El sexo puede, además, volverse
violento como desahogo desbocado de la propia tensión y represión sexual. Esta tercera función del sadomasoquismo
linda peligrosamente con la posesión humillante con orientación de género. Haré
un esfuerzo para distinguir ambas cosas que entiendo de muy distinto valor
moral.
El sadomasoquismo permite una
inmersión sexual, una sexualización transitoria completa y amoral, que libera
la fuerza que la carga simbólica del sexo ha reprimido. El individuo puede
entregarse al sexo en su forma sadomasoquista como un hambriento crónico a un
banquete. A la furia ansiosa propia del encuentro con el objeto deseado y
habitualmente inaccesible se suma el odio furioso hacia aquello que lo hace
inaccesible y que se encarna de manera circunstancial en el individuo con el
que se realiza el acto sexual. Estas dos furias son suficientes para que el
acto sexual deje de parecerse al arropamiento y para que, sometido a una cierta
conciencia, adquiera formas claras de sadomasoquismo.
Este sadomasoquismo vuelve a no
presentar a priori una orientación de género, como el robo del cleptómano
carece del proyecto de acumular capital. El cleptómano busca saciar su
frustración de poseer aquello que se le ofrece sin querer con ello aumentar su
poder ni hacer ostentación de lo poseído. El individuo entregado a
comportamientos sadomasoquistas con la función que ahora se trata pretende
liberarse del deseo torturante; aprovechar la ocasión para el agotamiento y el
desquite. Es por ello que este sadomasoquismo puede ser recíproco sin merma de
su eficacia, en lo que se distinguiría del consumista posesivo y esclavizante.

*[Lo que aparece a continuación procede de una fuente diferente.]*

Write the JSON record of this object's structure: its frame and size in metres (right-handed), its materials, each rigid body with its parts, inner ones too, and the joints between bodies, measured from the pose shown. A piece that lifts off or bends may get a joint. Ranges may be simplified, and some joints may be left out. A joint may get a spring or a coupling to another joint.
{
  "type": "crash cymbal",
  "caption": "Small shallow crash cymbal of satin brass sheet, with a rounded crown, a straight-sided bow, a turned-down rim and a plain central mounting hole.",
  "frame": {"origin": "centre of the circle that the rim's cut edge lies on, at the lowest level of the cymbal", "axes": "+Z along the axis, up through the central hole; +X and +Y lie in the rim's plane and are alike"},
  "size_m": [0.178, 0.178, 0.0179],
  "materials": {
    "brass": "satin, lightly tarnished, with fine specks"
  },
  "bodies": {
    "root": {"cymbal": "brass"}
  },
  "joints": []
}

Lo que llamamos coloquialmente “sexo apasionado” está teñido en gran medida de
este componente sadomasoquista, que, como ningún otro, conjuga infligir y
recibir dolor en el mismo individuo, siendo así el más coherente con la
etimología del término (que “sadomasoquismo” implique el encuentro entre un
sádico y un masoquista es un fraude moral. La realidad es que la mayoría de los
individuos que lo incluyen en sus juegos de cama como un componente que ha
adquirido normalidad social, carecen de reparto a priori de estos roles.

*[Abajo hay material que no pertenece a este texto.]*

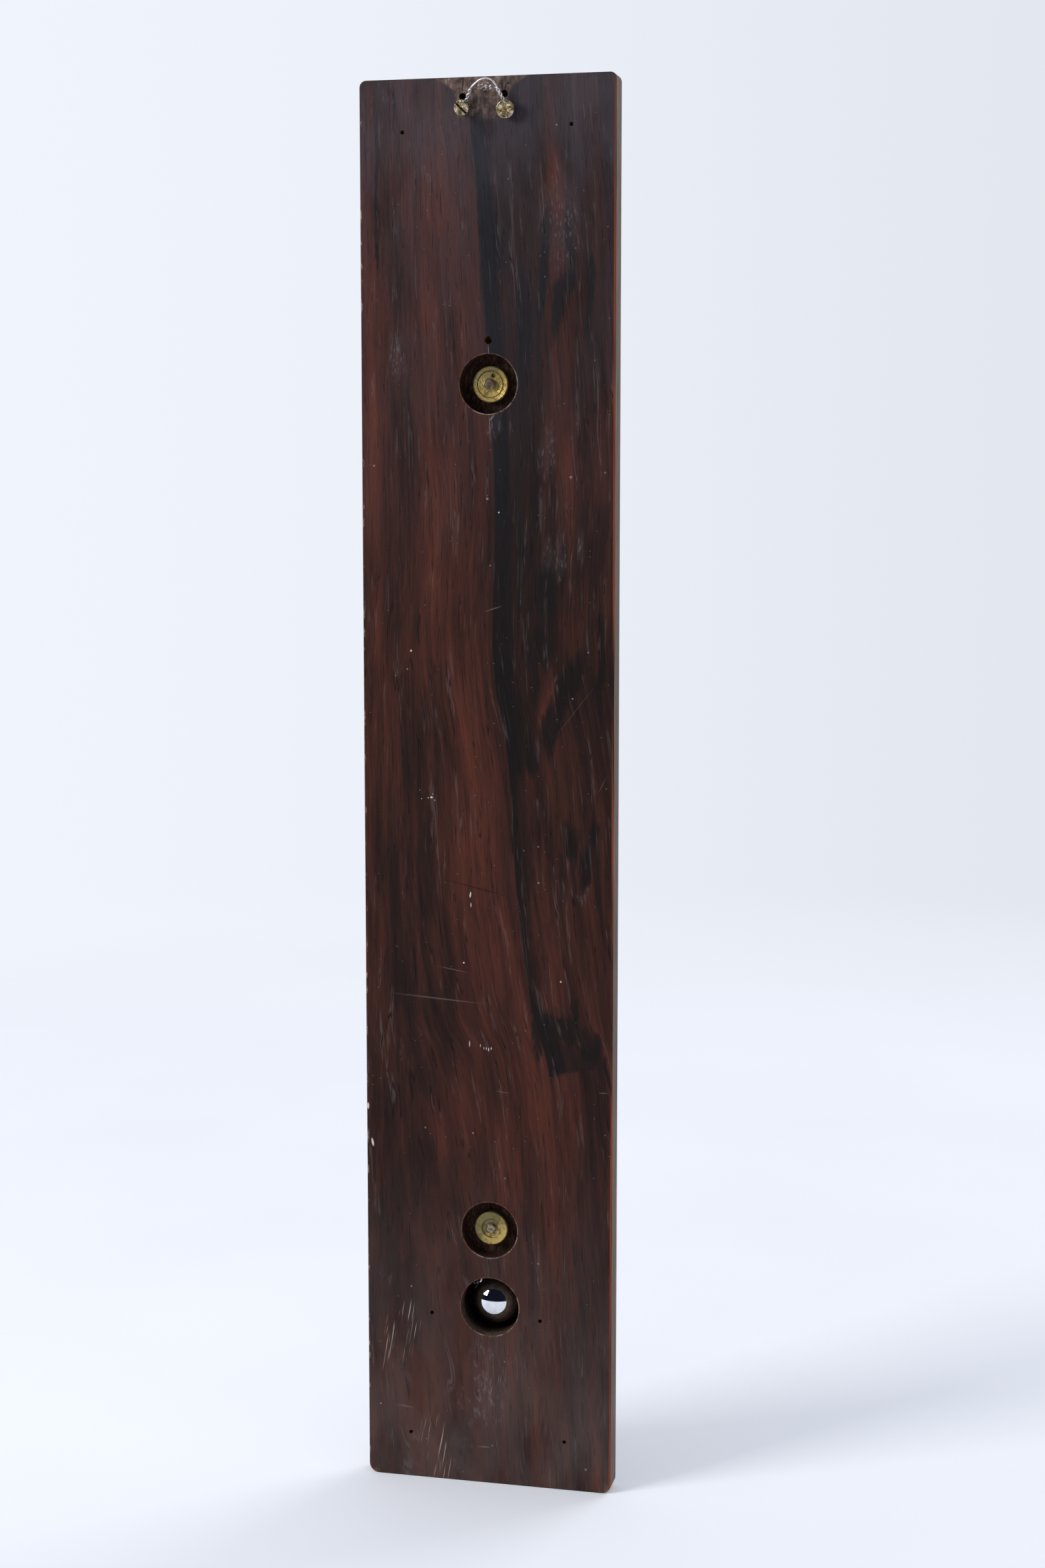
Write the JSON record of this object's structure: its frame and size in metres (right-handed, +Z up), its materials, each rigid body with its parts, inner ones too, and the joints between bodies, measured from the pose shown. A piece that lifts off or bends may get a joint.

Encontrarán después, sin embargo, una marcada y sospechosa tendencia a que sea
la mujer la agredida). El arropamiento lo tolera hasta ciertos límites, y sólo
en la medida en que haya inconsciencia y simetría teórica, pues de otro modo
dejaría de dibujarse como un posible tránsito hacia la comunión.

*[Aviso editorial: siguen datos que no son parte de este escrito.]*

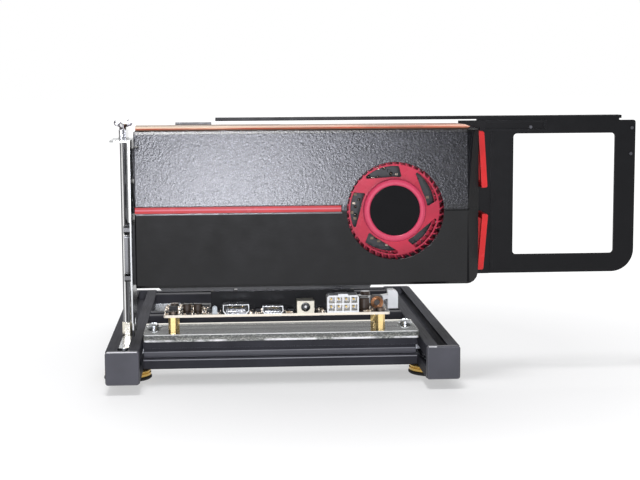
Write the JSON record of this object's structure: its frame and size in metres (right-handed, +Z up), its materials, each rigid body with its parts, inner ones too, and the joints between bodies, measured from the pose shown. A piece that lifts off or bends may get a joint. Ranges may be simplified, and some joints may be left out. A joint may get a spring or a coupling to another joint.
{
  "type": "external graphics card base",
  "caption": "Open frame of slotted rails on turned feet, with an adapter board on a clear plate that holds an upright full-length graphics card by its slot and a threaded post.",
  "frame": {"origin": "centre of the assembly's box, on the surface that the feet stand on", "axes": "+X right along the card, +Y away from the socket side, +Z up"},
  "size_m": [0.3319, 0.24, 0.1606],
  "materials": {
    "black_anodised": "black anodised, satin, with fine drawing lines along the rails",
    "black_plastic": "moulded black plastic, satin",
    "gold_foot": "gold anodised, turned",
    "foot_rubber": "black rubber",
    "zinc": "bright zinc plated steel",
    "dark_steel": "blackened steel",
    "clear_acrylic": "clear cast acrylic, polished",
    "brass": "plain turned brass",
    "circuit_board": "dark solder resist over glass fibre, tan edges",
    "slot_black": "moulded black nylon",
    "latch_white": "moulded white nylon",
    "socket_metal": "tinned steel shells",
    "ivory_plastic": "moulded ivory plastic",
    "white_plastic": "moulded white nylon",
    "brown_components": "sleeved cans and wound coils",
    "chip_black": "moulded chip packages",
    "lamp_clear": "clear lamp lens",
    "post_chrome": "chromed steel",
    "washer_black": "black rubber washer",
    "card_black": "black solder resist over glass fibre",
    "sink_metal": "bare folded aluminium fins",
    "motor_black": "black motor base",
    "wheel_red": "translucent red plastic",
    "disc_black": "plain glossy black disc",
    "shroud_black": "satin black plastic, finely textured above the crease",
    "stripe_red": "glossy red plastic",
    "strip_orange": "glossy translucent orange red plastic",
    "sheet_black": "black powder coat on bent sheet",
    "spring_steel": "plain spring steel"
  },
  "bodies": {
    "base": {"side_rail_left": "black_anodised", "side_rail_right": "black_anodised", "front_rail": "black_anodised", "middle_rail": "black_anodised", "rear_rail": "black_anodised", "cap_front_left": "black_plastic", "cap_front_right": "black_plastic", "cap_rear_left": "black_plastic", "cap_rear_right": "black_plastic", "foot_front_left": "gold_foot", "foot_front_right": "gold_foot", "foot_rear_left": "gold_foot", "foot_rear_right": "gold_foot", "ring_front_left": "foot_rubber", "ring_front_right": "foot_rubber", "ring_rear_left": "foot_rubber", "ring_rear_right": "foot_rubber", "foot_screws": "zinc", "foot_nuts": "zinc", "corner_connectors": "zinc", "connector_screws": "dark_steel", "clear_plate": "clear_acrylic", "plate_screws": "zinc", "plate_nuts": "zinc", "board_standoffs": "brass", "board_screws": "zinc", "adapter_board": "circuit_board", "expansion_slot": "slot_black", "link_socket": "socket_metal", "mini_socket": "socket_metal", "dc_socket": "ivory_plastic", "power_header": "white_plastic", "board_capacitors": "brown_components", "board_coils": "brown_components", "board_chips": "chip_black", "status_lamp": "lamp_clear", "post_nut": "zinc", "post_base": "brass", "post_rod": "post_chrome", "post_washer": "washer_black", "post_spacer": "post_chrome", "card_bracket": "post_chrome", "card_board": "card_black", "port_stack": "socket_metal", "port_small": "socket_metal", "heat_sink": "sink_metal", "blower_motor": "motor_black", "shroud": "shroud_black", "stripe": "stripe_red", "top_strip": "strip_orange", "intake_trim_upper": "stripe_red", "intake_trim_lower": "stripe_red", "extension_plate": "sheet_black", "extension_screws": "dark_steel", "spring_plate": "spring_steel"},
    "latch": {"slot_latch": "latch_white"},
    "screw": {"wing_screw": "post_chrome"},
    "wheel": {"blower_wheel": "wheel_red", "hub_disc": "disc_black"}
  },
  "joints": [
    {"name": "wheel_spin", "type": "hinge", "parent": "base", "child": "wheel", "pos_m": [0.01195, -0.09, 0.1053], "axis": [0, 1, 0], "continuous": true},
    {"name": "latch_press", "type": "hinge", "parent": "base", "child": "latch", "pos_m": [-0.00625, -0.0672, 0.0443], "axis": [0, 1, 0], "range_deg": [0, 15]},
    {"name": "screw_turn", "type": "hinge", "parent": "base", "child": "screw", "pos_m": [-0.15125, -0.0654, 0.1537], "axis": [0, 0, 1], "range_deg": [0, 720]}
  ]
}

Es complicado entender que un
individuo se sacie sobre otro de manera agresiva y desordenada sin que esto
implique la conversión del otro en mercancía, y sí en símbolo de su propia
liberación. Pero, ¿cómo encauzar el entusiasmo ante la liberación de la
humillación represiva; el placer de lograr lo que se desea hasta el punto
extremo de temer volver a desearlo? De nuevo encontramos un factor en esta
finalidad del sadomasoquismo que entra dentro de lo que podemos entender como
una progresión normal hacia la racionalización de la vida sexual.